I will say right up front that Dark is not an easy show to watch -- but that shouldn't deter you! The show itself does everything it can to make it clear who everyone is, using some friendly split-screens a few times to show patterns and equivalencies between past, present, and future. But there are so many characters, some of them even the same person at different ages, and more than once you'll be impressed at the casting department's ability to find actors who genuinely look like they could be younger and older versions of each other. The story gets more intricate by the episode, introducing so many new time periods and interwoven character connections that, even if you watched the first season, you'll probably want to refresh your memory, either by watching it again or reading a few episode summaries. If you're feeling overwhelmed, there's always the very handy Dark official website, which has information in every character, time period, special object, and notable place (like, for example, the nuclear power plant looming over Winden, which makes watching this in the wake of HBO's Chernobyl kind of funny).

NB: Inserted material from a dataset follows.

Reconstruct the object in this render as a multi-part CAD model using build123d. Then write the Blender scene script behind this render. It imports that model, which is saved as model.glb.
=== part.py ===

The show is also very slow in comparison to zippier fare like Stranger Things, but you'll be thankful for its contemplative pace when you're four episodes deep and getting tangled in the wads of yarn on the conspiracy wall you're constructing in your bedroom. In Season 1, you watch how everything begins, from one boy's disappearance to what looks like a nuclear apocalypse. In Season 2, everyone starts to figure it all out. There are multiple time travelers visiting their parents, their grandchildren, their own pasts; competing factions warring for dominance over time itself, kidnapping and murdering for their cause. A certain book with clues about how to do time travel only exists because someone from the future brought it back to the past. Another character realizes that even if he manages to set everything right, it would mean that he would never be born. You get people meeting their younger or older selves, dealing with the frustration of being unable to explain what's going to happen for fear of changing the course of history.

The show is also a crash course in how time travel would, hypothetically, work, gradually and deliberately outlining various paradoxes and theories and using the residents of one small town to act them out. Once time travel is invented, time travel has always been invented. Everything that happens is now a set series of events that can't be changed -- must not be changed -- lest some unknown catastrophe occur, which obviously brings the issue of free will front and center.

It's also a really affecting study of the fatalist trope of children being doomed to re-enact the sins of their parents. This is a German show, set in Germany, where the concept of sin and doomed repetition still has all-too-relevant reflections in the real world. World War II isn't explicitly mentioned -- given the 33-year cycles, it's actually skipped over completely -- but it's there if you look for it.

How are we supposed to grow and change and become better when there is literally nothing we can do to stop the bad things from happening? The crises that rock Winden come in waves -- every 33 years, coincidentally -- and Dark gives those crises a haunting, Biblical flavor that sticks in your gut long after the novelty of its thrilling sci-fi aspects wears off. If you're looking for meatier, more interesting fare than, say, a certain '80s teen pastiche, Dark is worth a binge.